* Brief: Return the full material exactly.

* Information supplied:
++++++++++++++++++++
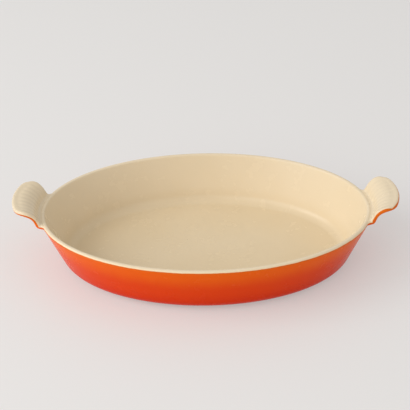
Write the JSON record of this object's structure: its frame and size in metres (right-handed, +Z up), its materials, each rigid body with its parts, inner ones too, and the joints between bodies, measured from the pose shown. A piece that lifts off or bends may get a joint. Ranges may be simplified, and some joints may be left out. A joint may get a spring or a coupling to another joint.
{
  "type": "gratin dish",
  "caption": "Oval gratin dish in enamelled cast iron, cream inside and flame outside, with a raised fluted lug at each end to lift it by.",
  "frame": {"origin": "on the table, under the middle of the dish", "axes": "+Z up, +X along the dish towards one lug, +Y across it"},
  "size_m": [0.371, 0.214, 0.0708],
  "materials": {
    "iron": "bare cast iron, matt grey, seen only on the foot ring's face",
    "ground_enamel": "dark brown ground coat of vitreous enamel, opaque, satin",
    "cream_enamel": "opaque cream vitreous enamel, satin gloss",
    "flame_enamel": "opaque orange vitreous enamel that shades to red towards the base, gloss"
  },
  "bodies": {
    "root": {"iron_casting": "iron", "ground_coat": "ground_enamel", "base_ground_coat": "ground_enamel", "inside_enamel": "cream_enamel", "outside_enamel": "flame_enamel", "base_enamel": "flame_enamel"}
  },
  "joints": []
}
++++++++++++++++++++
* Final answer:
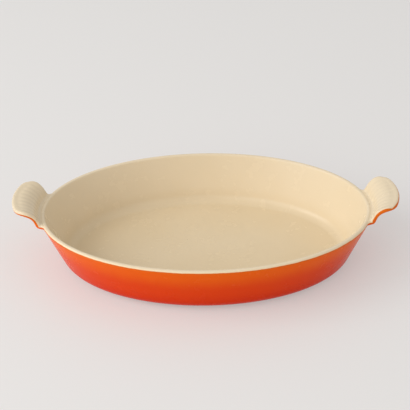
Write the JSON record of this object's structure: its frame and size in metres (right-handed, +Z up), its materials, each rigid body with its parts, inner ones too, and the joints between bodies, measured from the pose shown. A piece that lifts off or bends may get a joint. Ranges may be simplified, and some joints may be left out. A joint may get a spring or a coupling to another joint.
{
  "type": "gratin dish",
  "caption": "Oval gratin dish in enamelled cast iron, cream inside and flame outside, with a raised fluted lug at each end to lift it by.",
  "frame": {"origin": "on the table, under the middle of the dish", "axes": "+Z up, +X along the dish towards one lug, +Y across it"},
  "size_m": [0.371, 0.214, 0.0708],
  "materials": {
    "iron": "bare cast iron, matt grey, seen only on the foot ring's face",
    "ground_enamel": "dark brown ground coat of vitreous enamel, opaque, satin",
    "cream_enamel": "opaque cream vitreous enamel, satin gloss",
    "flame_enamel": "opaque orange vitreous enamel that shades to red towards the base, gloss"
  },
  "bodies": {
    "root": {"iron_casting": "iron", "ground_coat": "ground_enamel", "base_ground_coat": "ground_enamel", "inside_enamel": "cream_enamel", "outside_enamel": "flame_enamel", "base_enamel": "flame_enamel"}
  },
  "joints": []
}